Galdikas told him not to idealize the world of conservation. “There are some wonderful people in this field – some of the best I’ve ever met,” she says. “But I told him that when you start dealing with some of the big conservation groups, the fundraising tail is wagging the conservation dog.”
What’s more, she added, those dogs only see one pie of funding. “They’re all fighting over that pie behind the scenes,” she says.
Lemons countered that REDD would change all that because it would make the pie bigger.
A New Conservation Paradigm
REDD, he said, was part of a whole new economic paradigm built on the premise that our economy depends on our ecology, and that good land stewardship delivers a higher economic value than palm oil does. While some blamed market mechanisms for all the world’s ills, Lemons saw markets as a powerful but amoral tool that sometimes needed direction. REDD, he said, directed the power of the market into conservation.
“I loved what he was saying, but I wasn’t convinced it would work,” she says. “I knew there’d be opposition from people who don’t like markets, and so did he, but I also knew that a lot of the traditional conservationists would see him as treading on their turf.” As an anthropologist, she told Lemons, she’d learned a few things about turf wars, and she warned him it wouldn’t be pretty.
“It was an amazing lecture, about NGO culture and business culture and about Indonesian culture and North American culture,” says Lemons. “She was married to a Dyak chief, and as an anthropologist who straddles two cultures, she really understands the cosmology of the Indonesian people and how that cultural and historical worldview shapes the way they behave.”
As a Canadian, she also understood where Lemons was coming from, and she pointed out how his own cultural and historical worldview conditioned him to seek consistency, while Javanese cosmology embraced paradox.
“She gave me amazing advice early on that I didn’t even understand at the time,” he says. “But it rang clear and true as I found myself immersed in a very complex and foreign culture.”
Still, it was the ideological differences between the business world and the nonprofit world that he found most challenging – differences that he says he should have seen by the way REDD had evolved.
Chasms and Camaraderie
Long before there was REDD and its efforts to pay for the protection of trees based on their carbon content, there was the timber trade, which paid for forests based on their “merchantable” wood content. In order to pay for that merchantable wood, they had to measure it, and they became incredibly adept at doing so. After all, millions of dollars were at stake on every transaction, and they wanted to get it right. Lemons came from that world, and when he heard of REDD, he assumed the powers-that-be would just adopt the calculus of timber to save the forest rather than destroy it. He was wrong.

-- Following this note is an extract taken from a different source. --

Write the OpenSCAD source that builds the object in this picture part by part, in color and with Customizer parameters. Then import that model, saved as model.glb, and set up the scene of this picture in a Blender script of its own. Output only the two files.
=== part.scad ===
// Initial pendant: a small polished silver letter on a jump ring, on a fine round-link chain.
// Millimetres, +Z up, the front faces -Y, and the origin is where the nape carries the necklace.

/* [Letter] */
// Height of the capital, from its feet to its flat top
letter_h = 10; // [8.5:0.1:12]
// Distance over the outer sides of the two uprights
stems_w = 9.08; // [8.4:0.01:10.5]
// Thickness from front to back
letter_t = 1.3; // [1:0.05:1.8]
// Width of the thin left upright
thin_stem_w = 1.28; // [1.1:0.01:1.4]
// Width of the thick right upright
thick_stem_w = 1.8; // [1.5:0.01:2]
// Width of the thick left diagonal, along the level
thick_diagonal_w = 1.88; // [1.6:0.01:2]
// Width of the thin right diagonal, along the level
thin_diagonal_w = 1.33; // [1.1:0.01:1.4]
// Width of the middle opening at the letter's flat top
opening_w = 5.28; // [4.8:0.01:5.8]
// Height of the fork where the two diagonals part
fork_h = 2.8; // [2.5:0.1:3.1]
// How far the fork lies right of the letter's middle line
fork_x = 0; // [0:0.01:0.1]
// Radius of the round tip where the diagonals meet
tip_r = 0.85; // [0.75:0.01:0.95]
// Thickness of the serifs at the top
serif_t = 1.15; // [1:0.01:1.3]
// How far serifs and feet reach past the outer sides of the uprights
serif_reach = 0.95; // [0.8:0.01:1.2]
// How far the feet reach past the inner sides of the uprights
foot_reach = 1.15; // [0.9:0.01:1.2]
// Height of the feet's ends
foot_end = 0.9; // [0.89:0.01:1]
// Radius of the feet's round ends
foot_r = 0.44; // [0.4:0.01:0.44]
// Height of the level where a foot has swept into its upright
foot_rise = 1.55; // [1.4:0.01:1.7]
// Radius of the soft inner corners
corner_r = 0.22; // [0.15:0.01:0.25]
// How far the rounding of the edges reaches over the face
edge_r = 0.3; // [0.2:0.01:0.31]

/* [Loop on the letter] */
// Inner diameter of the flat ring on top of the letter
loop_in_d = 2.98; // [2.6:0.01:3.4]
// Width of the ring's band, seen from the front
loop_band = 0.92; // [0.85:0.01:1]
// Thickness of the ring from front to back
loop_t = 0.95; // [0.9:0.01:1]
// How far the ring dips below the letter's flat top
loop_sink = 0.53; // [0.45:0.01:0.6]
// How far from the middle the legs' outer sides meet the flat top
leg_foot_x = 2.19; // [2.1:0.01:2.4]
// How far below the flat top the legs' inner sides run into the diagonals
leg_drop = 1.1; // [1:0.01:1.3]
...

Galdikas, meanwhile, was beginning to think Lemons might actually be able to get the job done – not because of anything he said, but because of something he did.
“As we sat around barefoot on the floor with the Camp Leakey staff, Todd immediately picked up on the cultural taboo of exposing the bottom of ones feet to the other guests,” says Galdikas. “Also, they have a custom that when somebody in the group gets up, they kind of hunch over so as not to tower over the other guests.”
Like the ubiquitous Western handshake, the Indonesian hunch is a modern custom with traditional roots: the Dyaks of Indonesia always kept their heads lower than that of the king’s, and today it’s just good manners. Galdikas says that Lemons picked up on that right away, too. “That’s when I realized he might have a chance at navigating the complexities of Indonesian society,” she says.
But Lemons had questions of his own.
The Peat Bog Wild Card
His questions weren’t about Galdikas – after all, she was a public figure, and he’d researched her thoroughly – but he’d been spooked by those scraggly trees that dominated the landscape. “I came from a forestry background, and I knew those trees didn’t hold enough carbon to cover the cost of measuring them,” he says.
He had a list of criteria that would have to be met if this thing was going to work commercially: the forest would have to be in danger (check). It would have to be home to an endangered species (check). It would have to contain massive amounts of carbon (question mark).
Lemons knew that Kalimantan’s carbon was locked in peat bogs, because those bogs made headlines around the world when the El Niño draught lit them up in 1997 and 2003. On satellite images, those bogs looked like smoke bombs, and scientists estimated they pumped 200 million tonnes of carbon into the atmosphere in 1997 alone. That translates into 734 million tonnes of carbon dioxide in the air, or the equivalent of 180 million extra cars on the road.
“I know there are peat forests on Kalimantan,” Lemons told Galdikas. “But where are they?”
“We’ve been knee-deep in one all day,” she laughed. “Well, I’ve been knee-deep; you’ve been neck-deep – but it’s the same forest, just on the other side of the park.”
And that, says Lemons, is when it all finally fell into place. “Somehow, I had stumbled into a peat swamp forest that provided a critical buffer zone to a national park, home to one of maybe four remaining forests with high-density relic populations of wild orangutans,” he says. “My potential partner was a conservation rock star, and if there was ever a forest that met the definition of being under ‘imminent threat’, this was it.”
This forest, he told her, had environmental value, and REDD made it possible to convert that to economic value. Economically, he said, it wasn’t worth more alive than dead, but it was worth enough alive that they could use REDD to save it.
“We’ve been trying to save the Seruyan for seven years, and I’m out of options,” she said. “They’ve given it to palm oil, and in five years, it will be gone. If the entire eastern border goes to palm oil, they’ll deforest half the national park. They’ve already illegally deforested 2,000 hectares of the northern quadrant.”
She paused.
“OK,” she said. “Let’s do it. If you can save this forest, you’ll make a believer out of me.”